Une biodiversité remarquable

C’est en apprenant la destruction programmée de 13 hectares de récifs coralliens sur la caye de la Grande Sèche que la Communauté d’agglomération des communes du Centre de la Martinique a mandaté un groupe de l’Université des Antilles pour qu’elle démarre en urgence un inventaire rapide de la biodiversité sur ce site que l’on dit dégradé.

- Une opération de dragage dans un port à l’est du Morbihan -

Les chercheurs furent surpris par leurs découvertes : 386 espèces différentes, parmi lesquelles 37 espèces de coraux (77 % de la biodiversité des coraux de Martinique), dont trois espèces sont reconnues « vulnérables » et deux « en danger », par le classement UICN.

L’étude relève aussi la présence d’une espèce de zoanthaire inconnue à ce jour et d’une autre espèce « en danger », le mérou de Nassau (Epinephelus striatus), seul prédateur connu du Poisson Lion, animal invasif pour lequel l’éradication a été réclamée par les services de l’Etat.

« La baie de Fort-de-France présente des conditions très particulières, explique un chercheur, elle recueille l’eau saumâtre de trois mangroves. La présence d’espèces rares font de ses cayes [petite île basse principalement composée de sable et de corail, ndlr] qui les accueillent des biotopes uniques en Martinique ».

Des mesures compensatoires aberrantes

Évidemment, des mesures compensatoires ont été promises : une mangrove artificielle, le repérage et la transplantation de coraux et la création de coraux artificiels...

Une mangrove artificielle ? Selon les termes même du Président du Parc Naturel Régional de la Martinique (PNRM), « une mangrove se constitue et existe par les effets de flux et de reflux et en aucun cas ne pourrait empêcher les sédiments pollués de s’évacuer dans la baie », et il ajoute que ces sédiments pollués « risqueraient de se retrouver dans le périmètre concerné par un projet de réserve naturelle ».

De plus, la création de mangrove artificielle n’est qu’au stade de l’expérimentation, celle promise dans la commune du Marin n’a d’ailleurs jamais vu le jour...

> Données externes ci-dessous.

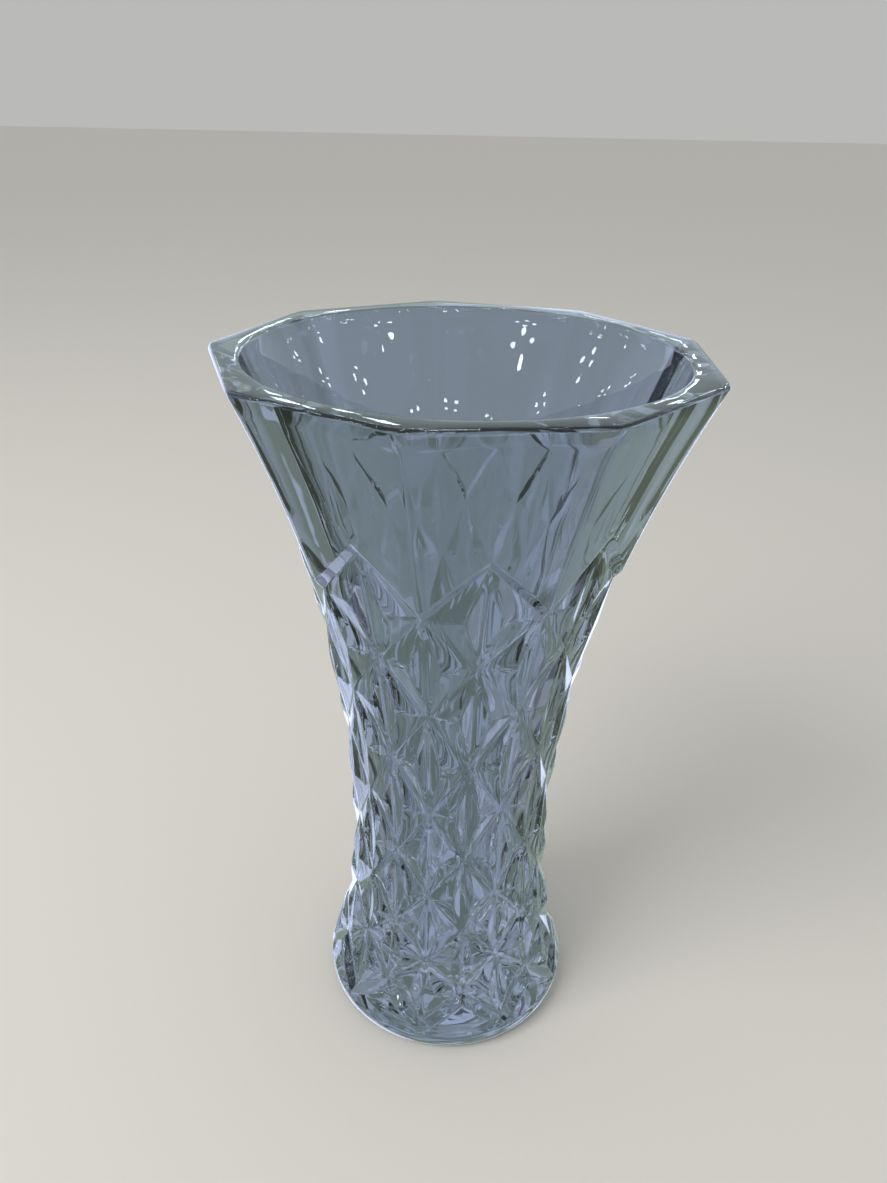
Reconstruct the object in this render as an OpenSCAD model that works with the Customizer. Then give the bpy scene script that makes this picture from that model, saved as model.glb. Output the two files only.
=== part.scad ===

Transplanter des coraux ? Les coraux caribéens sont généralement caractérisés par une croissance très lente entre 0,3 et 1,2 cm/an. Les massifs coralliens dont il est question sont multiséculaires et pèsent plusieurs tonnes. Ces structures sont le résultat d’une construction minutieuse dans des conditions spécifiques. Ils ne sont donc pas transplantables…

Des coraux artificiels ? Dans quelle mesure des constructions en béton peuvent-elles se substituer à des constructions coralliennes pour abriter une biodiversité si spécifique ?

Une démarche douteuse

Quant à la démarche adoptée pour ce projet, elle est discutable à plus d’un titre. L’étude d’impact fait état d’une caye dégradée n’abritant qu’une seule espèce « vulnérable » ; cette observation est très éloignée des résultats obtenus par les chercheurs de l’Université.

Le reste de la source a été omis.